* GIVEN REQUEST: Copy every line, exactly and only, from the line containing "extrude(amount=plug_length - 24)" to the line containing "if empty is", both lines included.

* RECORDED INFORMATION:
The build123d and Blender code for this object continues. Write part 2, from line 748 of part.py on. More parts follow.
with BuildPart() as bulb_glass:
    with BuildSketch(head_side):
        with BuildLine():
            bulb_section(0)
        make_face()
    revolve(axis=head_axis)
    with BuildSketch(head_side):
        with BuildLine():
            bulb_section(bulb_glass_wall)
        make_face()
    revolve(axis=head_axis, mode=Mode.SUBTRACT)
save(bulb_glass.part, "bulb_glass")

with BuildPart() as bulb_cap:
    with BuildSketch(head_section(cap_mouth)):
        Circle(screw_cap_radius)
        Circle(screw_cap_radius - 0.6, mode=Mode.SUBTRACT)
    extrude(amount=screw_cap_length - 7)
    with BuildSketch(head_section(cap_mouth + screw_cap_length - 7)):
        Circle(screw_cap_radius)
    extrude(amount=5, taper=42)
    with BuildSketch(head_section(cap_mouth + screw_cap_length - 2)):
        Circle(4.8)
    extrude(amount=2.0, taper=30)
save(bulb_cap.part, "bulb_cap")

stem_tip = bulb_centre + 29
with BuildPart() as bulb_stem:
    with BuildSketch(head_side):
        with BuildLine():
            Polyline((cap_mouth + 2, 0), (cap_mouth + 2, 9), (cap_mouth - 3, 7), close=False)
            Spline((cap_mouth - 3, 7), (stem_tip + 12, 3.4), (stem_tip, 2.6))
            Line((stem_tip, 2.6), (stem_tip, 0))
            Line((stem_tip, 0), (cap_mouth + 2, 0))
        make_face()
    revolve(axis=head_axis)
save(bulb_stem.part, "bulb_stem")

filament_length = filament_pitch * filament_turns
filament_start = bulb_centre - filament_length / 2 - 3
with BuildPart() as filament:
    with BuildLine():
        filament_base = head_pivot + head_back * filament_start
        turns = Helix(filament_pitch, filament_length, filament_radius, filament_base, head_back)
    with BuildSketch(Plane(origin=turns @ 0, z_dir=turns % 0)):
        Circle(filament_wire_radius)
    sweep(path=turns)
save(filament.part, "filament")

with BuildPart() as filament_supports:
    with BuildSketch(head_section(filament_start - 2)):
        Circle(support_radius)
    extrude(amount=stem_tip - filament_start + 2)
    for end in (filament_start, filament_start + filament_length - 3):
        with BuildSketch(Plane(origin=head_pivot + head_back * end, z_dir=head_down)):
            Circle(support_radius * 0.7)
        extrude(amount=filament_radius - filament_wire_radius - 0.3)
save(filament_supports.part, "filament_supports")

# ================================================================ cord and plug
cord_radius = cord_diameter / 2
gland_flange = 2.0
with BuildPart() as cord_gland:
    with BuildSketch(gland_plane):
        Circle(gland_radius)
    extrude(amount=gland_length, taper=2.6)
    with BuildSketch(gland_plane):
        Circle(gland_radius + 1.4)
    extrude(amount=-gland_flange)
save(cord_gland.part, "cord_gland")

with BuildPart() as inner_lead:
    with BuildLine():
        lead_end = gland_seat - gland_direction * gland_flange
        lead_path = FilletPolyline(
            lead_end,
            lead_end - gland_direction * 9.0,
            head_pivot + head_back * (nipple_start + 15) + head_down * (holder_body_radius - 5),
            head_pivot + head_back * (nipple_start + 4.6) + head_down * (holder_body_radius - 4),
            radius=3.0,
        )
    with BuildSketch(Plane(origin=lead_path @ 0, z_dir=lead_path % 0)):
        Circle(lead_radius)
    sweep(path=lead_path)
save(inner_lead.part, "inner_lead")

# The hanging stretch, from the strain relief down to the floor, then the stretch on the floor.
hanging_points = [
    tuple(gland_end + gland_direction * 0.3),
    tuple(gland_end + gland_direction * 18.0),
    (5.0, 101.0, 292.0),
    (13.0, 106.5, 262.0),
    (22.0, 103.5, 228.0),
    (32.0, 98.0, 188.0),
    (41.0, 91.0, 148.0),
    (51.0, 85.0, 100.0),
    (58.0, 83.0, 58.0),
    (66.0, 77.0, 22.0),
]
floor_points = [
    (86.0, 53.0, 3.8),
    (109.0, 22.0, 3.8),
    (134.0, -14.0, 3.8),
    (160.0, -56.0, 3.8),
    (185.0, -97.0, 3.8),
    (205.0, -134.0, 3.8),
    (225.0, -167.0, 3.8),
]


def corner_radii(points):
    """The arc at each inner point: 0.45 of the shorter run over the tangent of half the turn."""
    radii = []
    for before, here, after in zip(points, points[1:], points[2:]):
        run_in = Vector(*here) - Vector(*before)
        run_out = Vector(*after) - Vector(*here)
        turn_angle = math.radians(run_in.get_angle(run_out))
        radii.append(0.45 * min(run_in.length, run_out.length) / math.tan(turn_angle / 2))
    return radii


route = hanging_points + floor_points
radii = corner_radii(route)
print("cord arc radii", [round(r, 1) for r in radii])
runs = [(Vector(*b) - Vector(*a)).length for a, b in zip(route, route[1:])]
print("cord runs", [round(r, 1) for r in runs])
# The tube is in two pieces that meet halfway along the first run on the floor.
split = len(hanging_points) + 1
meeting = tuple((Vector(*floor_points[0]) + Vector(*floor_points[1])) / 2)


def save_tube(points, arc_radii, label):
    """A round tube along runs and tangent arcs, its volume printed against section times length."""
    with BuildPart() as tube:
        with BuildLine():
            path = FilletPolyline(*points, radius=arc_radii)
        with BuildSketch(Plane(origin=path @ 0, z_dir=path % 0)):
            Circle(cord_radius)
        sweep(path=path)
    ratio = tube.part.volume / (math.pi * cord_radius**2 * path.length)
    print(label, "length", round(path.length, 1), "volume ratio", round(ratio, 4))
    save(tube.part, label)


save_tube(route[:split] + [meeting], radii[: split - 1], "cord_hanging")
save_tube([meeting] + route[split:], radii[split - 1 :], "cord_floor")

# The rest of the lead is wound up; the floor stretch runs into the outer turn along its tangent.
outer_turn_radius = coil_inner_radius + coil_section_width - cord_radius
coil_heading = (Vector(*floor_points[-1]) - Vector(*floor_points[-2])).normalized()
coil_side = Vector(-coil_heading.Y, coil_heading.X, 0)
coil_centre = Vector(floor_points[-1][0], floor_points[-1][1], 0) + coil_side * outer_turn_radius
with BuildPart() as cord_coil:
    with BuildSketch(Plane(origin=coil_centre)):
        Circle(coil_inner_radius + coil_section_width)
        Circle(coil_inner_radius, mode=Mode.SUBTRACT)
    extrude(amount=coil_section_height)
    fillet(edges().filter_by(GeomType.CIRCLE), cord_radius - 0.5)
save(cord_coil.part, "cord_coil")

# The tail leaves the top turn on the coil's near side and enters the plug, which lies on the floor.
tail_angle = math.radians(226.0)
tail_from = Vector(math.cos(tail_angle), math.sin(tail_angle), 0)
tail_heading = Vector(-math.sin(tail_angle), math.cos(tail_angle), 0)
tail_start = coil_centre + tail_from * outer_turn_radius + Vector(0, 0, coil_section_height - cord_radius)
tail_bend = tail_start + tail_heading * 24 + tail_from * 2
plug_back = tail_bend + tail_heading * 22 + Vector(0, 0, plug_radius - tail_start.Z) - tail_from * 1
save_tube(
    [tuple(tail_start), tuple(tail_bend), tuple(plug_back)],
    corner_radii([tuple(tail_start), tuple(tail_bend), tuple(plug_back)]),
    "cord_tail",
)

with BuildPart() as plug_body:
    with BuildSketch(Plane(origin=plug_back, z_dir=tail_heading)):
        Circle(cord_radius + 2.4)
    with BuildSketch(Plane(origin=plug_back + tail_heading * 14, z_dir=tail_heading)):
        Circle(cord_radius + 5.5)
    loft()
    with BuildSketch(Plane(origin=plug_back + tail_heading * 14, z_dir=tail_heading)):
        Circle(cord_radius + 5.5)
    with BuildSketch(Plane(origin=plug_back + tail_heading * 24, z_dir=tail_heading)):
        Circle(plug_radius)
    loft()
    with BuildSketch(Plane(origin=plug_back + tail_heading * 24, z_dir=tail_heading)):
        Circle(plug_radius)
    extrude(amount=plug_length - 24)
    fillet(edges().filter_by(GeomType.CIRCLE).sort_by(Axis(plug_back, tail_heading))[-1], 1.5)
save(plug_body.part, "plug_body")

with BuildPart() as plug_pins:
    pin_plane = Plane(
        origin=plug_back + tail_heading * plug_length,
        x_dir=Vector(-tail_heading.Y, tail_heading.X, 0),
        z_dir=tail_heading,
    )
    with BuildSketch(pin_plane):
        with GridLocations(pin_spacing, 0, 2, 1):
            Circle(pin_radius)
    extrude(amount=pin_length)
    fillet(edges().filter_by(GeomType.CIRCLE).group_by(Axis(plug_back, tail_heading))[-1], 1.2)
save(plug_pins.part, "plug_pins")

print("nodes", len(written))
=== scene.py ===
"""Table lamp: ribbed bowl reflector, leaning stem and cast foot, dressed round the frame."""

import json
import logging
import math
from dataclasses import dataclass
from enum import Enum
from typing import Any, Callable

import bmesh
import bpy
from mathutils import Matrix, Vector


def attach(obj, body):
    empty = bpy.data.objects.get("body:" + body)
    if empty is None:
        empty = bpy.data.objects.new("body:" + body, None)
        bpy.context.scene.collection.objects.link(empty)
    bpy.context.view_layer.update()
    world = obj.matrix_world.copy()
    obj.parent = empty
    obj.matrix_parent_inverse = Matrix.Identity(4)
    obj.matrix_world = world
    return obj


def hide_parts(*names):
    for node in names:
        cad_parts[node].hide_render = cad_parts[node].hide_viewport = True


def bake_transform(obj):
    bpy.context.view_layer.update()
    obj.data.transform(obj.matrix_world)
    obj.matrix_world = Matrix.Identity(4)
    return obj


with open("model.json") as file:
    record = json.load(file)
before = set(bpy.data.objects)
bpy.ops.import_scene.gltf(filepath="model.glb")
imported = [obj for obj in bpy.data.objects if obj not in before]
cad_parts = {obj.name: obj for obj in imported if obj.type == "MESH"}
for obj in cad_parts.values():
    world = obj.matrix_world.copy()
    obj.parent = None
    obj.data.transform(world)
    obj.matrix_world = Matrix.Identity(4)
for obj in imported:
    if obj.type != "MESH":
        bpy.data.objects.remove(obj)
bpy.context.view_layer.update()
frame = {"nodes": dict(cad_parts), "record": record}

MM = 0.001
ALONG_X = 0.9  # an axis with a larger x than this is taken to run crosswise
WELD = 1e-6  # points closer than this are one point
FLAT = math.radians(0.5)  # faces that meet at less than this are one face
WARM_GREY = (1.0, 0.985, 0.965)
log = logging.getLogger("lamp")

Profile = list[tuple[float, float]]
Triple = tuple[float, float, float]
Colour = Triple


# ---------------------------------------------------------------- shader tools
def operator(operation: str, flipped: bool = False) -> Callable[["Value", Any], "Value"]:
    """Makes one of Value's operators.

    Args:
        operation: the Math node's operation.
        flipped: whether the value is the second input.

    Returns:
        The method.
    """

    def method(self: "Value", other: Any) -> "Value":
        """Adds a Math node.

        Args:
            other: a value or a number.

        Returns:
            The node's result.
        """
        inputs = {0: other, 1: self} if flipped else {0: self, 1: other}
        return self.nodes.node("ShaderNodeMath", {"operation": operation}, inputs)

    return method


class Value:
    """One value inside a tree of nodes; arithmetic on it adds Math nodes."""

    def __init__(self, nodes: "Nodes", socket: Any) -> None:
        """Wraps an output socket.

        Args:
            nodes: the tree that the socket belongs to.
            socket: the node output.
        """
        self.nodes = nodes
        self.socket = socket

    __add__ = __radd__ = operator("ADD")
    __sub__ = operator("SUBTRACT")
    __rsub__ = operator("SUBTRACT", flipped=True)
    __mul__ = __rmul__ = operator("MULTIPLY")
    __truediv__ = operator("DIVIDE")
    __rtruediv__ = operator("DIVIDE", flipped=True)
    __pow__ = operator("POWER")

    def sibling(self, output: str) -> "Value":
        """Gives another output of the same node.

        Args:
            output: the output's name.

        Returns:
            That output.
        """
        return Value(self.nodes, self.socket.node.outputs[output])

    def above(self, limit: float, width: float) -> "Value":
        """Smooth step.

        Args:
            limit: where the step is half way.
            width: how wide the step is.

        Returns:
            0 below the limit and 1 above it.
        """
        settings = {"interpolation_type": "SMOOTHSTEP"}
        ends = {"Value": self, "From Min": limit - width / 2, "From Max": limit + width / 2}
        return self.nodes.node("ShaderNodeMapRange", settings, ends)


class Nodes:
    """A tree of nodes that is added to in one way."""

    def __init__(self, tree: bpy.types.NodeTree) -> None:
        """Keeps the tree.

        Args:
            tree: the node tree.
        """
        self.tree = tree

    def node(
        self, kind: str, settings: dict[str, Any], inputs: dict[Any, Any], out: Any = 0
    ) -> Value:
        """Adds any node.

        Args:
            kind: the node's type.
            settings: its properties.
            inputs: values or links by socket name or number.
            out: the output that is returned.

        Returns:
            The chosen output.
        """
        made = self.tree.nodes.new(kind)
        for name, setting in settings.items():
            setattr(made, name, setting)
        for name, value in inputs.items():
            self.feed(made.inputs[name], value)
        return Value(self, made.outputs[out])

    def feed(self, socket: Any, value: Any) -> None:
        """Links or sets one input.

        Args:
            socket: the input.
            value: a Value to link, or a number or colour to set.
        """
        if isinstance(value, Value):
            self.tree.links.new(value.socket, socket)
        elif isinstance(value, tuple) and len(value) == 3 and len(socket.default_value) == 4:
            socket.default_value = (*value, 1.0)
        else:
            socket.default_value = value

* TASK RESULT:
    extrude(amount=plug_length - 24)
    fillet(edges().filter_by(GeomType.CIRCLE).sort_by(Axis(plug_back, tail_heading))[-1], 1.5)
save(plug_body.part, "plug_body")

with BuildPart() as plug_pins:
    pin_plane = Plane(
        origin=plug_back + tail_heading * plug_length,
        x_dir=Vector(-tail_heading.Y, tail_heading.X, 0),
        z_dir=tail_heading,
    )
    with BuildSketch(pin_plane):
        with GridLocations(pin_spacing, 0, 2, 1):
            Circle(pin_radius)
    extrude(amount=pin_length)
    fillet(edges().filter_by(GeomType.CIRCLE).group_by(Axis(plug_back, tail_heading))[-1], 1.2)
save(plug_pins.part, "plug_pins")

print("nodes", len(written))
=== scene.py ===
"""Table lamp: ribbed bowl reflector, leaning stem and cast foot, dressed round the frame."""

import json
import logging
import math
from dataclasses import dataclass
from enum import Enum
from typing import Any, Callable

import bmesh
import bpy
from mathutils import Matrix, Vector


def attach(obj, body):
    empty = bpy.data.objects.get("body:" + body)
    if empty is None:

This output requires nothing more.